From the laboratory to the courtroom
Perhaps foreshadowed by the use of police lineups as memory tests in this line of work, it is clear that the weapon focus effect and similar memory effects have potential consequences in broader society. From the beginning, Elizabeth Loftus and others described this effect as important for understanding eyewitness testimony (Loftus, 1979; Loftus, Loftus, & Messo, 1987). In particular, the findings described above may lend credibility to claims that central details in an emotional event are recalled more accurately, but may also call into question memory for its peripheral details (for example, certain physical characteristics of the defendant, accomplices, or others in the surroundings).
So, what should we do with this knowledge? How does this affect our beliefs about the accuracy of eyewitness memory? Should the weapon focus effect influence how we educate our judges and jurors? As for the last question, the answer is likely ‘yes.’ A 2011 survey of 1,500 people in the United States showed that many Americans falsely believe that memory functions like a video camera (i.e., capturing and remembering each moment as it really was), that memories do not change over time, and that the confidence of a single eyewitness can provide enough evidence to make a conviction (Simons & Chabris, 2011). All of these statements can be debunked using the findings of basic memory research. In particular, evidence from the weapon focus effect suggests that certain details of events with a central emotional item or feature – a defining characteristic of much criminal activity – may not be remembered accurately. Therefore, eyewitnesses may not always have the backing of science to support their memory for details like the victim’s clothing, or people or items in the background of the environment in which the crime took place. In this respect, their memory might be more similar to looking through a straw than through the lens of a video camera. Of course, this is not to mention the fading and the distortion of the memory representation over time. Healthy skepticism is merited.
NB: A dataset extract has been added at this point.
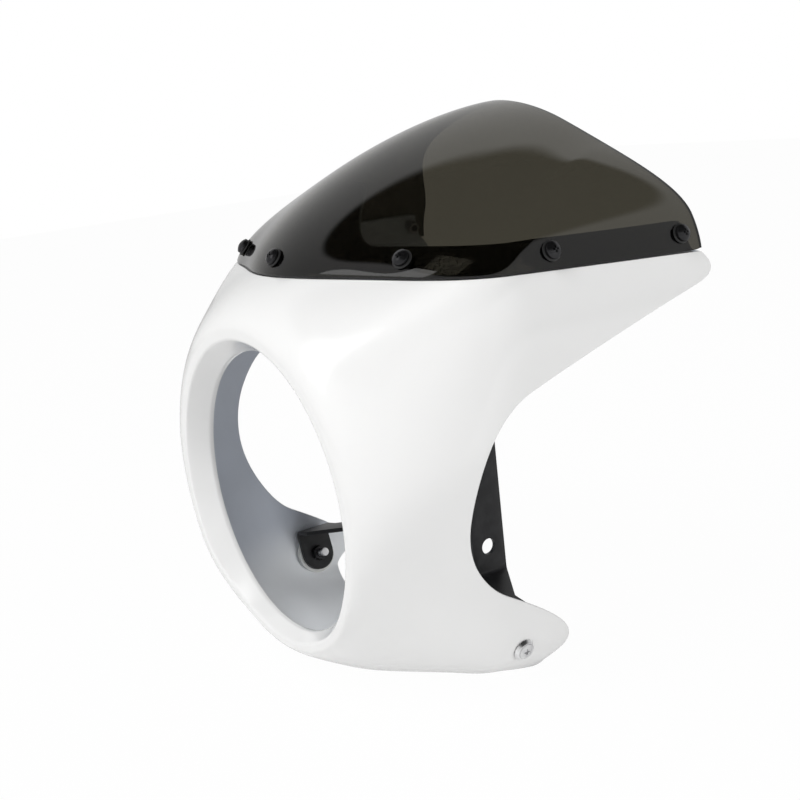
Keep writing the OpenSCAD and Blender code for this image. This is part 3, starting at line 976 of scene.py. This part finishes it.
class COWL_OT_screen_screws(bpy.types.Operator):
    """Build the windscreen's domed screws with their washers and nuts"""
    bl_idname = "cowl.screen_screws"
    bl_label = "Screen screws"

    def execute(self, context):
        sizes = context.scene.cowl_fasteners
        r, shank = sizes.head / 2, sizes.thread / 2
        places = [aim(p, n) for p, n in screw_places()]
        base = SEAT + WASHER_T
        back = -FLANGE_BACK - BACK_WASHER_T
        end = back - NUT_H - SCREW_OVER

        def screw(bm, m):
            profile = [(0, end), (shank - TIP_CHAMFER, end), (shank, end + TIP_CHAMFER), (shank, base)]
            profile += [(r - 0.0004, base), (r - 0.0001, base + 0.0002)]
            profile += [(r, base + 0.0004), (r, base + FLANK_H - 0.0003)]
            profile += [(x, z + base + FLANK_H) for x, z in dome(r - 0.0001, HEAD_H - FLANK_H, 14)]
            first = len(bm.verts)
            lathe(bm, profile, 96, m)
            bm.verts.ensure_lookup_table()
            inverse = m.inverted()
            for v in bm.verts[first:]:
                local = inverse @ v.co
                out = math.hypot(local.x, local.y)
                if abs(out - r) < 0.00002 and base < local.z < base + FLANK_H:
                    groove = RIB_DEPTH * (1 - abs(math.sin(RIBS * math.atan2(local.y, local.x))))
                    local.xy *= 1 - groove / out
                    v.co = m @ local

        heads = bmesh.new()
        crosses = bmesh.new()
        for m in places:
            screw(heads, m)
            cross_cutter(crosses, m, base + HEAD_H)
        heads = from_bmesh("screen_screws_domed", heads, 40)
        cut(heads, to_mesh("crosses", crosses))
        resharpen(heads, 40)
        hold(heads, "black_steel", "screen_screws", materials=[
            coated_metal("black_screw_steel", (0.035, 0.035, 0.037), 0.24, 0.85)])

        zinc = coated_metal("zinc_steel", (0.42, 0.42, 0.43), 0.34, 1.0)
        rubber = soft_plastic("black_rubber", (0.018, 0.018, 0.018), 0.5)
        soft = soft_ring(SCREEN_HOLE, sizes.washer / 2, SEAT, SEAT + WASHER_T, WASHER_ROUND)
        flat = ring(SCREEN_HOLE, BACK_WASHER_R, back, back + BACK_WASHER_T, RING_CHAMFER)
        nut = ring(shank + 0.00005, NUT_W / 2, back - NUT_H, back, NUT_CHAMFER)
        for name, slot, node, profile, steps, sharp, finish in (
                ("screen_washers_soft", "black_rubber", "screen_washers", soft, 56, 50, rubber),
                ("flange_washers_dressed", "zinc_steel", "flange_washers", flat, 48, 28, zinc),
                ("screen_nuts_dressed", "zinc_steel", "screen_nuts", nut, 48, 28, zinc)):
            bm = at_each(places, lambda bm, m: lathe(bm, profile, steps, m, profile is nut))
            hold(from_bmesh(name, bm, sharp), slot, node, materials=[finish])
        return {"FINISHED"}


def dressed_copy(name, node, bevel, sharp=30):
    """Copy of a node's mesh with clean faces and softly bevelled edges."""
    bm = bmesh.new()
    bm.from_mesh(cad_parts[node].data)
    bmesh.ops.remove_doubles(bm, verts=bm.verts, dist=1e-6)
    bmesh.ops.dissolve_limit(bm, angle_limit=math.radians(1.5), verts=bm.verts, edges=bm.edges)
    obj = from_bmesh(name, bm, sharp)
    mod = obj.modifiers.new("bevel", "BEVEL")
    mod.width = bevel
    mod.segments = 3
    mod.limit_method = "ANGLE"
    mod.angle_limit = math.radians(sharp)
    mod.use_clamp_overlap = True
    mod.harden_normals = False
    apply_modifiers(obj)
    resharpen(obj, 50)
    return obj


class COWL_OT_stays(bpy.types.Operator):
    """Build the two bent steel stays with softened edges"""
    bl_idname = "cowl.stays"
    bl_label = "Stays"

    def execute(self, context):
        steel = coated_metal("black_painted_steel", (0.013, 0.013, 0.014), 0.42, 0.3, 700, 0.00012)
        for side in ("left", "right"):
            obj = dressed_copy(side + "_stay_bent", side + "_stay", 0.0005)
            hold(obj, "black_steel", side + "_stay", materials=[steel])
        return {"FINISHED"}


# Radius, thickness and rounding of a chin pad, and where its back lies under the skin
PAD_R, PAD_T, PAD_ROUND, PAD_BACK = 0.0148, 0.004, 0.0012, 0.0091


class COWL_OT_hardware(bpy.types.Operator):
    """Build the chin's turned pads, screws, cup washers and nuts"""
    bl_idname = "cowl.hardware"
    bl_label = "Chin hardware"

    def execute(self, context):
        r, c = PAD_R, PAD_ROUND
        profile = [
            (CHIN_HOLE, 0), (r - c, 0), (r - 0.3 * c, 0.3 * c), (r, c), (r, 0.0022), (r - 0.0008, 0.003),
            (r - 0.0038, PAD_T - 0.0003), (r - 0.0048, PAD_T), (CHIN_HOLE, PAD_T), (CHIN_HOLE, 0)]
        places = [aim(p, n) @ Matrix.Translation((0, 0, -PAD_BACK)) for p, n in chin_places()]
        pads = from_bmesh("chin_pads_turned", at_each(places, lambda bm, m: lathe(bm, profile, 72, m)), 40)
        hold(pads, "white_nylon", "chin_pads", materials=[
            soft_plastic("white_nylon", (0.74, 0.74, 0.72), 0.36)])

        bright = coated_metal("bright_steel", (0.8, 0.8, 0.81), 0.34, 1.0, 500, 0.00005)
        black = coated_metal("black_nut_steel", (0.03, 0.03, 0.032), 0.36, 0.7)
        for name, node, slot, finish, bevel in (
                ("chin_screws_dressed", "chin_screws", "bright_steel", bright, 0.00018),
                ("chin_cup_washers_dressed", "chin_cup_washers", "bright_steel", bright, 0.00025),
                ("chin_nuts_dressed", "chin_nuts", "black_steel", black, 0.0003)):
            hold(dressed_copy(name, node, bevel), slot, node, materials=[finish])
        return {"FINISHED"}


# Stage

# The camera's right and up, and the direction of the middle of the room's dark ceiling
RIGHT = Vector((0.5617, 0.8203, -0.1082))
UP = Vector((-0.1315, 0.2173, 0.9672))
DARK_CEILING = (0.271, -0.048, 0.961)
# Cosines from that direction at which the ceiling's edge begins and ends
CEILING_EDGE = (0.59, 0.63)
# How far the floor lies under the part, its white, and the share that glows to the camera
FLOOR_DROP, FLOOR_WHITE, FLOOR_SHOWN = 0.0005, (0.8, 0.8, 0.8), 0.98
# Each soft lamp: its setting, place, target and size
LAMPS = (
    ("low", (-0.2, -1.9, 0.5), (0, 0, 0), (1.4, 1.0)),
    ("side", (1.9, 0.6, 0.4), (0, 0.1, 0), (1.4, 1.0)),
    ("high", (0.1, -1.0, 1.9), (0, 0.1, 0), (1.2, 1.2)),
    ("window", (-0.30, -1.45, 1.25), (0.08, 0, 0.1), (0.55, 0.9)),
)


def light_path(tree, kind):
    return add_node(tree, "ShaderNodeLightPath", output=kind)


def see_through(tree):
    """1 for what the camera sees, straight or through the windscreen."""
    return light_path(tree, "Is Camera Ray").math("MAXIMUM", light_path(tree, "Is Transmission Ray"))


def area_lamp(name, where, target, size, power):
    """Soft lamp, of which only the window lamp is mirrored in the object's gloss."""
    data = bpy.data.lights.new(name, "AREA")
    data.shape = "RECTANGLE"
    data.size, data.size_y = size
    data.energy = power
    obj = new_object(name, data)
    obj.location = where
    obj.rotation_euler = (Vector(target) - Vector(where)).to_track_quat("-Z", "Y").to_euler()
    obj.visible_glossy = name == "window"


def add_camera(sizes):
    data = bpy.data.cameras.new("camera")
    data.lens, data.sensor_width = sizes.lens, 36
    data.clip_start, data.clip_end = 0.05, 60
    camera = new_object("camera", data)
    right = RIGHT.normalized()
    up = (UP - right * UP.dot(right)).normalized()
    rotation = Matrix((right, up, right.cross(up))).transposed()
    camera.matrix_world = Matrix.Translation(Vector(sizes.eye)) @ rotation.to_4x4()
    bpy.context.scene.camera = camera


def add_room(sizes):
    """White where the camera sees it, dimmer in gloss, and dark overhead there."""
    world = bpy.data.worlds.new("room")
    bpy.context.scene.world = world
    world.use_nodes = True
    tree = world.node_tree
    tree.nodes.clear()
    seen = see_through(tree)
    toward = add_node(tree, "ShaderNodeTexCoord", output="Generated")
    overhead = add_node(tree, "ShaderNodeVectorMath", {"operation": "DOT_PRODUCT"},
                        {0: toward, 1: DARK_CEILING}, "Value")
    mirrored = light_path(tree, "Is Glossy Ray")
    shown = sizes.mirrored * (1 - overhead.step(*CEILING_EDGE))
    room = mirrored * shown + (1 - mirrored) * sizes.ambient
    surface(world, add_node(tree, "ShaderNodeBackground", {}, {
        "Color": (1, 1, 1), "Strength": seen + (1 - seen) * room}), "ShaderNodeOutputWorld")


def add_floor(sizes):
    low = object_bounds()[0][2]
    bm = bmesh.new()
    bmesh.ops.create_grid(bm, x_segments=24, y_segments=24, size=4)
    for v in bm.verts:
        v.co.z = low - FLOOR_DROP
    floor = from_bmesh("floor", bm, 60)
    made = bpy.data.materials.new("floor_white")
    made.use_nodes = True
    tree = made.node_tree
    tree.nodes.clear()
    matt = add_node(tree, "ShaderNodeBsdfDiffuse", {}, {"Color": FLOOR_WHITE})
    glow = add_node(tree, "ShaderNodeEmission", {}, {"Color": (1, 1, 1), "Strength": 1.0})
    share = (see_through(tree) * FLOOR_SHOWN).math("MAXIMUM", sizes.glow)
    surface(made, add_node(tree, "ShaderNodeMixShader", {}, {0: share, 1: matt, 2: glow}),
            "ShaderNodeOutputMaterial")
    floor.data.materials.append(made)
    floor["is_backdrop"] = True


class COWL_OT_stage(bpy.types.Operator):
    """Set up the camera, the pale floor, the room's light and the lamps"""
    bl_idname = "cowl.stage"
    bl_label = "Stage"

    def execute(self, context):
        sizes = context.scene.cowl_stage
        add_camera(sizes)
        add_room(sizes)
        add_floor(sizes)
        for name, where, target, size in LAMPS:
            area_lamp(name, where, target, size, getattr(sizes, name))
        context.scene.view_settings.view_transform = "Standard"
        return {"FINISHED"}


STEPS = ("shell", "windscreen", "screen_screws", "stays", "hardware", "stage")


class COWL_PT_panel(bpy.types.Panel):
    """Settings and build steps of the headlight cowl"""
    bl_idname = "COWL_PT_panel"
    bl_label = "Headlight cowl"
    bl_space_type = "VIEW_3D"
    bl_region_type = "UI"
    bl_category = "Cowl"

    def draw(self, context):
        for name in GROUPS:
            group = getattr(context.scene, name)
            box = self.layout.box()
            for key in group.bl_rna.properties.keys():
                if key not in {"rna_type", "name"}:
                    box.prop(group, key)
        for step in STEPS:
            self.layout.operator("cowl." + step)


GROUPS = {
    "cowl_shell": CowlShellSettings,
    "cowl_windscreen": WindscreenSettings,
    "cowl_fasteners": FastenerSettings,
    "cowl_stage": StageSettings,
}
CLASSES = (
    *GROUPS.values(),
    COWL_OT_shell,
    COWL_OT_windscreen,
    COWL_OT_screen_screws,
    COWL_OT_stays,
    COWL_OT_hardware,
    COWL_OT_stage,
    COWL_PT_panel,
)


def register():
    for cls in CLASSES:
        bpy.utils.register_class(cls)
    for name, group in GROUPS.items():
        setattr(bpy.types.Scene, name, bpy.props.PointerProperty(type=group))


def unregister():
    for name in GROUPS:
        delattr(bpy.types.Scene, name)
    for cls in reversed(CLASSES):
        bpy.utils.unregister_class(cls)


def main():
    register()
    for step in STEPS:
        getattr(bpy.ops.cowl, step)()


if __name__ == "__main__":
    main()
However, it is important to note that our legal system and its criminal proceedings are not isolated from social context. Recent sociocultural movements, such as the ‘#MeToo’ movement, called for us to believe victims of sexual misconduct. In truth, we are situated within societies that have long undervalued and cast doubt on the memories of vulnerable individuals and populations. Not long ago was the confirmation hearing of Supreme Court Justice Brett Kavanaugh, in which the accuracy of Dr. Christine Blasey Ford’s memory for Kavanaugh’s alleged sexual violence was vigorously interrogated. This is not to mention the difficulties faced by those with intersectional identities – for example, Black women and disabled people of color – and the ways in which science has historically excluded these groups from participating in and creating scientific knowledge. It is critical for scientists and memory researchers to both communicate the current state of the science clearly and honestly and thoughtfully consider the social context of their science as they contribute to legal discourse.
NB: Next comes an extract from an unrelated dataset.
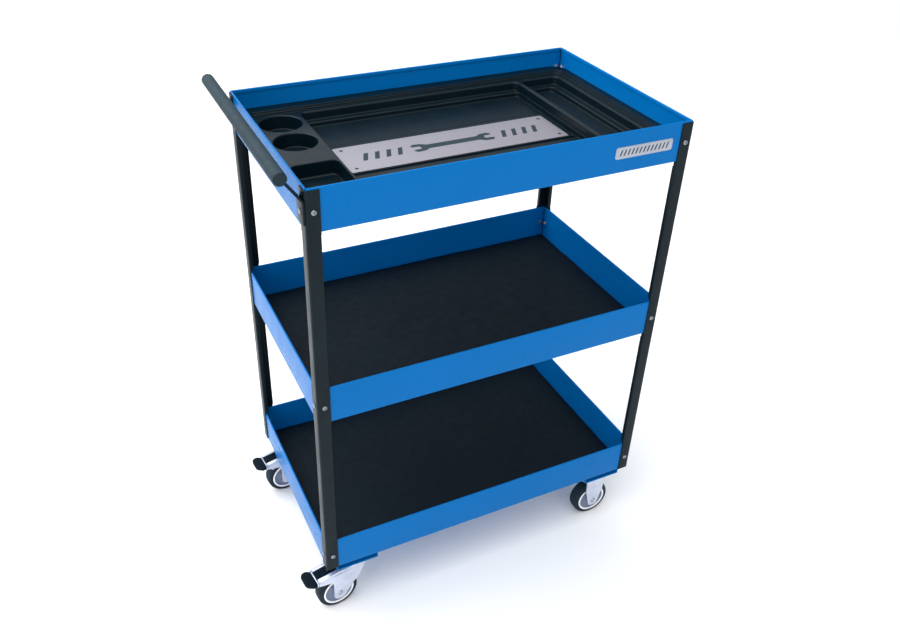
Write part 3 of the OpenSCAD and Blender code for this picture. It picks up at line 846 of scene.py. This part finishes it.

Despite these complex issues, it is clear that the weapon focus effect makes important contributions to our understanding of memory function, particularly during highly emotional events like those examined within our legal system. It seems the best advice might be to ‘proceed with caution’ – and surely as memory science continues to provide insights into what and how we remember emotional experiences, we will get closer to ensuring truth and justice.